In Butt and Castle's view,5 these factors have operated as a hindrance to "innovative legal drafting". However, it is important to emphasise that these are all legitimate and very real factors of influence. They cannot be written off or simply ignored. In response to a letter from Martin Cutts a plain language expert, Peter Graham the then UK First Parliamentary Counsel, articulated the reality:

"We do not needlessly make things complicated: we have as great a love of the English language as the next man: we do draft against a background of judicial decisions, rules of interpretation, the basic premise that statute law is an intrusion into the common law and, perhaps most important, the salutary rule that all enactments are construed against the Crown (using that expression in its widest sense) and in favour of the subject.".6

The reasons why legislation needs to be to be expressed in a precise and accurate manner are well established. This point was succinctly expressed by another UK First Parliamentary Counsel7 in a memorandum submitted to the Select Committee on the Modernisation of the House of Commons:8

"A Bill's sole reason for existence is to change the law. The resulting Act is the law. … A consequence of this unique function is that a Bill cannot set about communicating with the reader in the same way in which other forms of writing do. It cannot use the same range of tools. In particular, it cannot repeat the important points simply to emphasise their importance or safely explain itself by restating a proposition in different words. To do so would risk creating doubts and ambiguities that would fuel litigation. As a result, legislation speaks in a monotone and its language is compressed.
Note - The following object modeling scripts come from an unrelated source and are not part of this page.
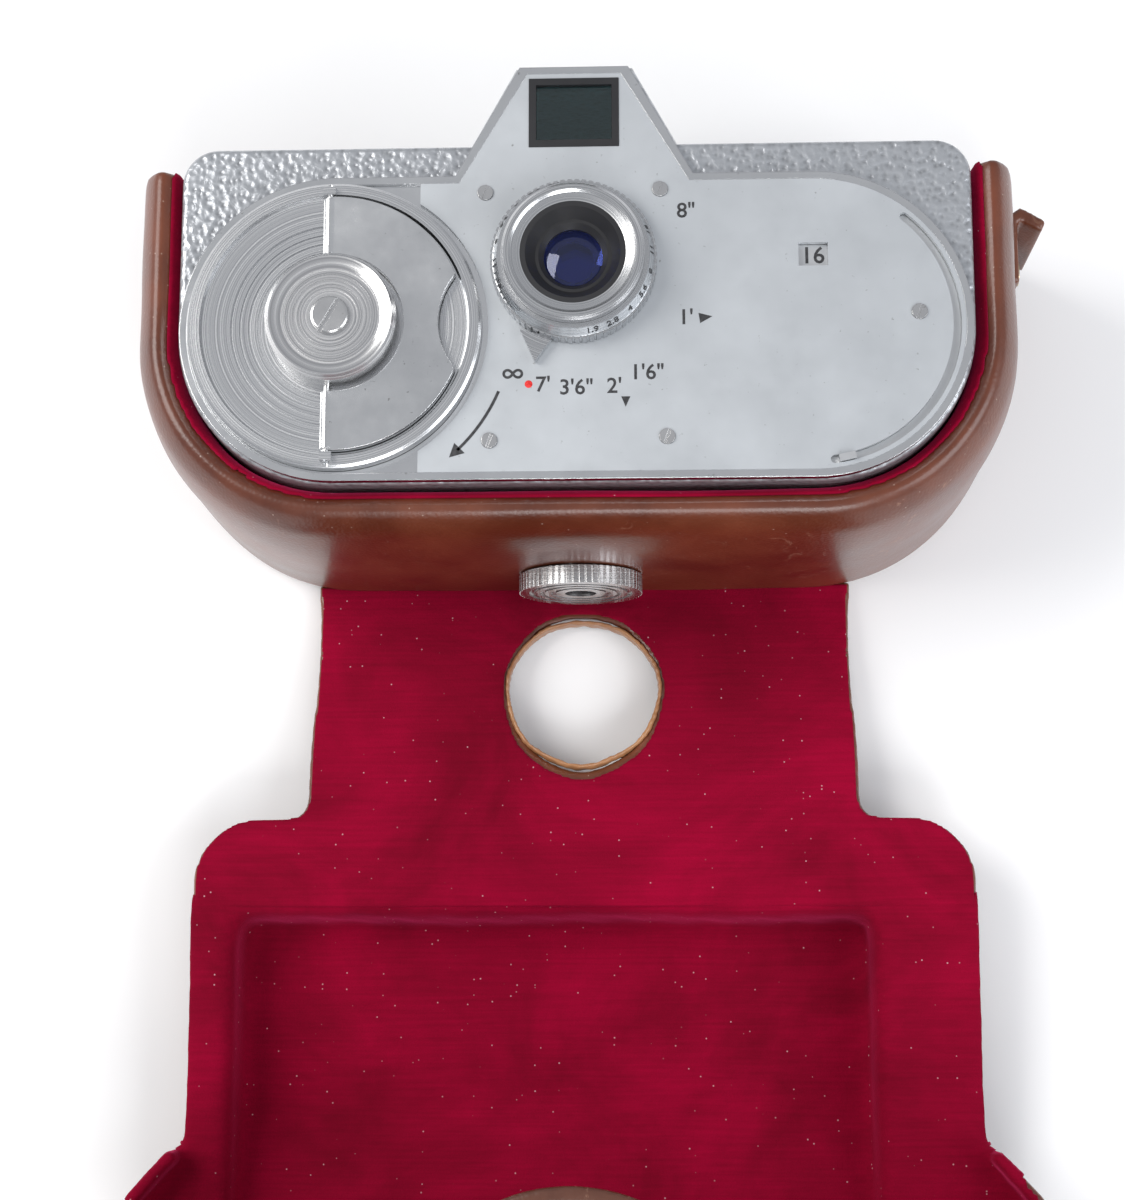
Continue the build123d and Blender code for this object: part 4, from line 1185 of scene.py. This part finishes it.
@dataclass
class FrontCover:
    """The moulded front of the case with its recess, hood and snap tab."""

    voxel: float = 1.0
    rounds: int = 8
    tab_half: float = 27.0
    tab_y: float = -212.343
    tab_z: float = 77.8
    tab_length: float = 43.0
    recess_rounds: int = 45

    def build(self, velvet: bpy.types.Material, hide: bpy.types.Material) -> None:
        """Build the shell, lining and tab.

        Args:
            velvet: Lining material.
            hide: Leather material.
        """
        shell = node_copy("cover_leather", "cover_shell")
        remesh(shell, self.voxel, self.rounds)
        self.soften(shell)
        ripple(shell, 0.3, 52.0, 1.4)
        dress(shell, hide)
        skin = skin_from(shell, "cover_velvet", "cover_lining", 6.0, 1.5)
        ripple(skin, 0.12, 9.0)
        dress(skin, velvet)
        finish_piece(skin, Part.COVER.value, "velvet", "cover_velvet")
        finish_piece(shell, Part.COVER.value, "case_leather", "cover_leather")
        self.tab()

    def soften(self, shell: bpy.types.Object) -> None:
        """Round the moulded recess softly and leave the outline as it is.

        Args:
            shell: The cover's leather.
        """
        group = shell.vertex_groups.new(name="recess")
        for vertex in shell.data.vertices:
            along = (FOLD.y - vertex.co.y) / MM
            side = 77.0 - abs(vertex.co.x) / MM
            share = min(1.0, max(0.0, min(side, along - 3.0, 83.0 - along, 20.0 - vertex.co.z / MM) / 4.0))
            if share > 0:
                group.add([vertex.index], share, "REPLACE")
        apply_modifier(shell, "SMOOTH", factor=0.6, iterations=self.recess_rounds, vertex_group="recess")

    def tab(self) -> None:
        """Build the closing tab and its snap."""
        hide = Leather("tab_leather", base=(0.115, 0.036, 0.018), dark=(0.060, 0.018, 0.010)).make()
        tab = node_copy("snap_tab", "snap_strap")
        remesh(tab, 0.55, 3)
        self.emboss(tab)
        ripple(tab, 0.15, 30.0)
        dress(tab, hide)
        finish_piece(tab, Part.TAB.value, "case_leather", "snap_tab")
        outline = [(0.01, 78.7), (5.5, 79.05), (7.4, 79.2), (8.4, 79.6), (8.5, 80.1), (7.9, 80.6),
                   (6.9, 80.45), (6.2, 80.15), (5.4, 80.3), (3.0, 80.55), (0.01, 80.6)]
        cap = revolve("snap_button", outline, centre_of("snap_cap"), 64)
        smooth(cap, 40)
        dress(cap, Metal("snap_metal", base=(0.05, 0.047, 0.046), low=0.28, high=0.5).make())
        finish_piece(cap, Part.TAB.value, "snap_metal", "snap_cap")

    def emboss(self, tab: bpy.types.Object) -> None:
        """Press a shallow border line into the tab's upper face.

        Args:
            tab: The tab's leather.
        """
        shoulder = self.tab_y + self.tab_length - 14.85
        for vertex in tab.data.vertices:
            x, y, z = vertex.co / MM
            if z < self.tab_z + 0.7:
                continue
            depth = self.tab_half - abs(x)
            if y > shoulder:
                depth = min(depth, (self.tab_y + self.tab_length - y) - 0.0202 * x * x)
            vertex.co.z -= 0.4 * MM * math.exp(-((depth - 3.2) / 0.75) ** 2)
        tab.data.update()


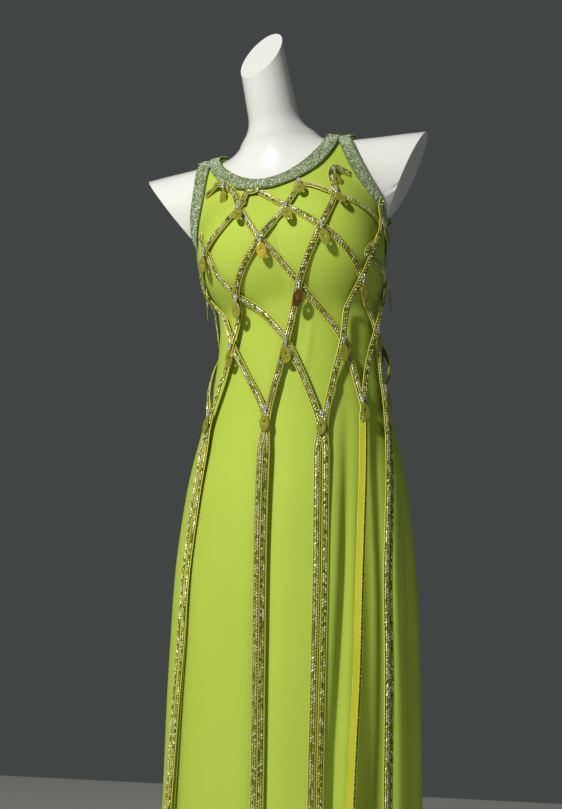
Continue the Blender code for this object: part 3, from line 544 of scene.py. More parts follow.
def walled(name, inner, outer, materials, closed=False, sharp=40, uv=None):
    """A closed wall between an inner and an outer grid, with its own UV in metres along the cloth."""
    rows, columns = inner.shape[:2]
    count = rows * columns
    sheet = quads(rows, columns, closed)
    last = columns if closed else columns - 1
    c = np.arange(last)
    rims = [np.stack([r * columns + c, r * columns + (c + 1) % columns], axis=-1) for r in (0, rows - 1)]
    if not closed:
        r = np.arange(rows - 1)
        rims += [np.stack([r * columns + c, (r + 1) * columns + c], axis=-1) for c in (0, columns - 1)]
    rims = np.concatenate(rims)
    sides = np.stack([rims[:, 0], rims[:, 1], rims[:, 1] + count, rims[:, 0] + count], axis=-1)
    points = np.concatenate([inner.reshape(-1, 3), outer.reshape(-1, 3)])
    piece = new_piece(name, points, np.concatenate([sheet, sheet + count, sides]), materials, sharp)
    if uv is not None:
        both = np.concatenate([uv.reshape(-1, 2), uv.reshape(-1, 2)])
        corner = np.empty(len(piece.data.loops), dtype=np.int32)
        piece.data.loops.foreach_get("vertex_index", corner)
        piece.data.uv_layers.new(name="cloth").data.foreach_set("uv", both[corner].ravel())
    return piece


def panel(name, angles, face, at_start, at_end, material):
    """One cut panel from hem to shoulder."""
    height = np.concatenate([[hem_height], np.linspace(0.03, 0.83, 56), np.linspace(0.84, underarm, 52)])
    v = np.linspace(0, 1, 44)
    below = turned(angles[None], height[:, None], cloth_radius(angles[None], height[:, None]))
    sides = []
    for end, at_armhole in ((0, at_start), (-1, at_end)):
        if at_armhole:
            sides.append(armhole_line(np.sign(math.sin(angles[end])), face, v)[0])
        else:
            low, high = below[-1, end], neck_line(angles[[end]])[0][0]
            sides.append(low + (high - low) * v[:, None])
    top, first, last = panel_top(angles, at_start, at_end)
    bottom = below[-1]
    u, w = np.linspace(0, 1, len(angles))[None, :, None], v[:, None, None]
    across = (1 - u) * sides[0][:, None] + u * sides[1][:, None]
    upward = (1 - w) * bottom[None] + w * top[None]
    corners = (1 - w) * ((1 - u) * bottom[0] + u * bottom[-1]) + w * ((1 - u) * top[0] + u * top[-1])
    yoke, yoke_out = settled(across + upward - corners)
    yoke = yoke + cloth_ease * yoke_out
    fade = np.clip((v / 0.25), 0, 1)[:, None, None]
    yoke = yoke + (bottom[None] - yoke[:1]) * (1 - fade * fade * (3 - 2 * fade))
    points = np.concatenate([below, yoke[1:]])
    out = grid_out(points)
    for end, at_side in ((0, at_start), (-1, at_end)):
        if at_side:
            points[: len(height), end, 1] += face * seam_gap / 2
            out[: len(height), end] *= (1, 0, 1)
        else:
            points[:, end, 0] += np.sign(points[5, len(angles) // 2, 0]) * seam_gap / 2
            out[:, end] *= (0, 1, 1)
    out /= np.linalg.norm(out, axis=-1, keepdims=True)
    if at_start:
        points[-1, : first + 1, 1] += face * seam_gap / 2
    if at_end:
        points[-1, last:, 1] += face * seam_gap / 2
    round_step = np.linalg.norm(np.diff(points[60], axis=0), axis=-1)
    u_metres = np.concatenate([[0], np.cumsum(round_step)])[None] + 0 * points[..., 0]
    v_metres = points[..., 2]
    piece = walled(
        name,
        placed(points),
        placed(points + cloth_wall * out),
        [material],
        uv=np.stack([u_metres, v_metres], axis=-1),
    )
    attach(piece, "gown")
    return piece


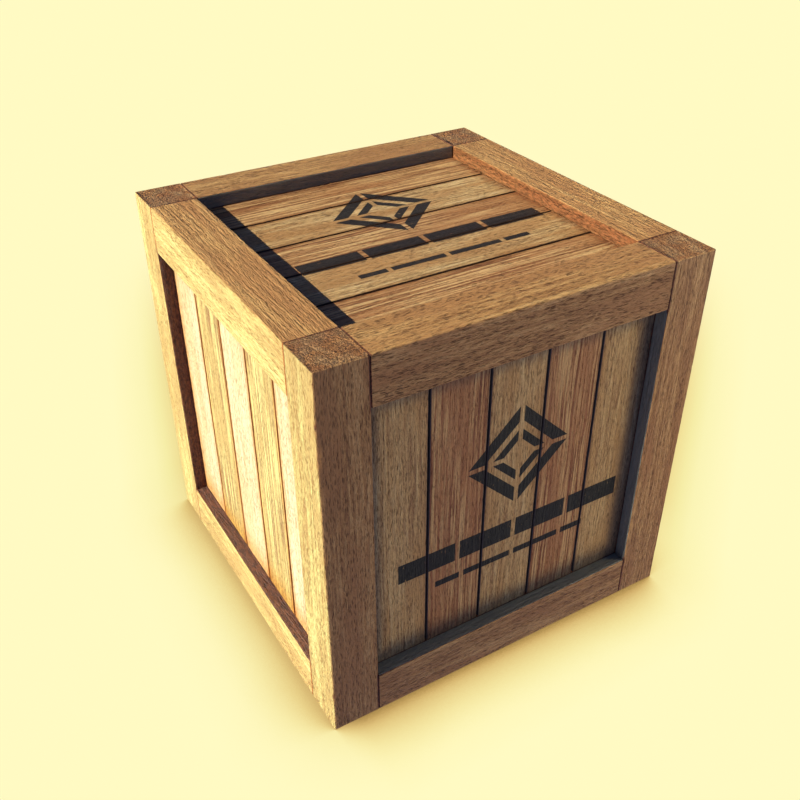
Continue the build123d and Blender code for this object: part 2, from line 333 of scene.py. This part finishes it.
def wood(name, stripe, pores, tones, grain_axis=None, mark=None, look="frame", sunny=None):
    """A planed open-pored board. stripe is how strongly the growth rings show, and pores is how
    dark its open pores are. sunny is the paler, yellower tones painted on the crate's sunlit left face, as
    painted light."""
    graph = Graph(name)
    grain = grain_places(graph, grain_axis)
    drift_places = graph.vector("MULTIPLY", grain, (5, 16, 16))
    drift = graph.add("TexNoise", inputs={"Vector": drift_places, "Scale": 1.0})
    drift = graph.vector("SUBTRACT", drift.outputs["Color"], (0.5, 0.5, 0.5))
    grain = graph.vector("ADD", grain, graph.vector("MULTIPLY", drift, (0, 0.007, 0.007)))

    # growth rings: bands by the distance from the pith, drawn out along the grain
    ring = graph.vector("LENGTH", graph.vector("MULTIPLY", grain, (0, 1, 1)))
    along = graph.add("SeparateXYZ", inputs={"Vector": grain}).outputs["X"]

    def ring_places(along_scale, ring_scale):
        lengthwise = graph.sum("MULTIPLY", along, along_scale)
        outwards = graph.sum("MULTIPLY", ring, ring_scale)
        return graph.add("CombineXYZ", inputs={"X": lengthwise, "Y": outwards}).outputs[0]

    narrow = graph.noise(ring_places(7, 330), detail=3, roughness=0.6)
    broad = graph.noise(ring_places(3, 75), detail=2)
    fibres = graph.noise(graph.vector("MULTIPLY", grain, (70, 560, 560)), detail=4, roughness=0.9)
    streaks = graph.noise(graph.vector("MULTIPLY", grain, (24, 260, 260)), detail=2, roughness=0.6)
    streaks = graph.between(streaks, 0.38, 0.62)
    tone = graph.sum("MULTIPLY", graph.between(narrow, 0.39, 0.61), 0.42 * stripe)
    tone = graph.sum("ADD", tone, graph.sum("MULTIPLY", graph.between(broad, 0.3, 0.7), 0.22))
    fibre_share = 0.56 - 0.30 * stripe
    tone = graph.sum("ADD", tone, graph.sum("MULTIPLY", graph.between(fibres, 0.36, 0.64), fibre_share))
    tone = graph.sum("ADD", tone, graph.sum("MULTIPLY", streaks, 0.22 - 0.12 * stripe))
    patches = graph.noise(graph.vector("MULTIPLY", grain, (5, 34, 34)), detail=3)
    blushing = graph.sum("MULTIPLY", graph.between(patches, 0.45, 0.62), 0.75)
    colour = grained(graph, tones, tone, blushing)

    # pores: short dark vessels along the grain, more of them in some rings than in others
    long_pores = graph.cells(graph.vector("MULTIPLY", grain, (90, 600, 600)))
    fine_pores = graph.cells(graph.vector("MULTIPLY", grain, (160, 1000, 1000)))
    crowding = graph.between(narrow, 0.62, 0.42)
    pore = graph.between(long_pores, 0.42, 0.16)
    pore = graph.sum("MULTIPLY", pore, graph.sum("MULTIPLY_ADD", crowding, 0.65, 0.35))
    fine = graph.sum("MULTIPLY", graph.between(fine_pores, 0.34, 0.14), 0.55)
    pore = graph.sum("MAXIMUM", pore, fine)
    pore_colour = (*tones["pore"], 1)
    # On the crate's left face the sunny tones are painted light, where the sun falls.
    if sunny is not None:
        places = graph.add("TexCoord").outputs["Object"]
        across = graph.add("SeparateXYZ", inputs={"Vector": places}).outputs["X"]
        painted_sunlight = graph.between(across, *(reach - side / 2 for reach in SUN_REACH))
        colour = graph.mix(painted_sunlight, colour, grained(graph, sunny, tone, blushing))
        pore_colour = graph.mix(painted_sunlight, pore_colour, (*sunny["pore"], 1))
    colour = graph.mix(graph.sum("MULTIPLY", pore, pores), colour, pore_colour)

    # end grain drinks the finish and is darker; arrises are painted paler, as rubbed wear and as a painted
    # highlight along them
    cut = end_grain(graph, grain_axis)
    speckle = graph.noise(graph.vector("MULTIPLY", grain, (250, 560, 560)), detail=2, roughness=0.8)
    end_colour = graph.mix(graph.between(speckle, 0.36, 0.64), (0.34, 0.34, 0.46, 1), (1.14, 1.14, 1.20, 1))
    end_patches = graph.noise(graph.vector("MULTIPLY", grain, (20, 55, 55)), detail=2)
    end_tint = graph.mix(graph.between(end_patches, 0.4, 0.62), (0.98, 1.02, 1.12, 1), (1.0, 0.86, 0.78, 1))
    end_colour = graph.mix(1.0, end_colour, end_tint, "MULTIPLY")
    end_colour = graph.mix(1.0, colour, end_colour, "MULTIPLY")
    colour = graph.mix(cut, colour, end_colour)
    rubbed = graph.noise(graph.vector("MULTIPLY", grain, (45, 90, 90)), detail=3, roughness=0.6)
    rubbed = graph.sum("MULTIPLY", on_arris(graph, grain_axis), graph.between(rubbed, 0.42, 0.62))
    pale_edge = tuple(min(1.0, channel * 1.12) for channel in tones["pale"])
    colour = graph.mix(graph.sum("MULTIPLY", rubbed, 0.25), colour, (*pale_edge, 1))

    roughness = graph.sum("MULTIPLY_ADD", pore, 0.2, 0.50)
    height = graph.sum("MULTIPLY_ADD", pore, -0.8, graph.sum("MULTIPLY", narrow, 0.5))
    height = graph.sum("MULTIPLY_ADD", fibres, 0.7, height)
    height = graph.sum("MULTIPLY_ADD", streaks, 0.45, height)
    if mark is not None:
        paint = mark_mask(graph, mark)
        scuffs = graph.noise(graph.vector("MULTIPLY", grain, (70, 420, 420)), detail=4, roughness=0.7)
        paint = graph.sum("MULTIPLY", paint, graph.between(scuffs, 0.24, 0.36))
        paint = graph.sum("MULTIPLY", paint, 0.97)
        colour = graph.mix(paint, colour, (*INK[mark], 1))
        roughness = graph.sum("ADD", roughness, graph.sum("MULTIPLY", paint, 0.12))
    if grain_axis is None:
        shade = graph.add("Attribute", {"attribute_type": "OBJECT", "attribute_name": "shade"})
        colour = graph.mix(1.0, colour, shade.outputs["Fac"], "MULTIPLY")
        colour = dirt_and_painted_shade(graph, colour, grain, LOOKS[look])
    bump = graph.add("Bump", inputs={"Strength": 1.0, "Distance": 0.0016, "Height": height})
    graph.plug(graph.shader.inputs["Base Color"], colour)
    graph.plug(graph.shader.inputs["Roughness"], roughness)
    graph.plug(graph.shader.inputs["Normal"], bump.outputs["Normal"])
    graph.shader.inputs["Specular IOR Level"].default_value = 0.25
    return graph.material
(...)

It is less easy for readers to get their bearings and to assimilate quickly what they are being told than it would be if conventional methods of helping the reader were freely available to the drafter.".


5.

ibid., at p.13

6.

An extract of this letter is set out in Cutts, Lucid Law (2nd ed., London, 2000) at p. 44.

7.

Sir Christopher Jenkins.

8.

First Report 'The legislative Process' House of Commons Session 1997-98 (Cmnd. 190).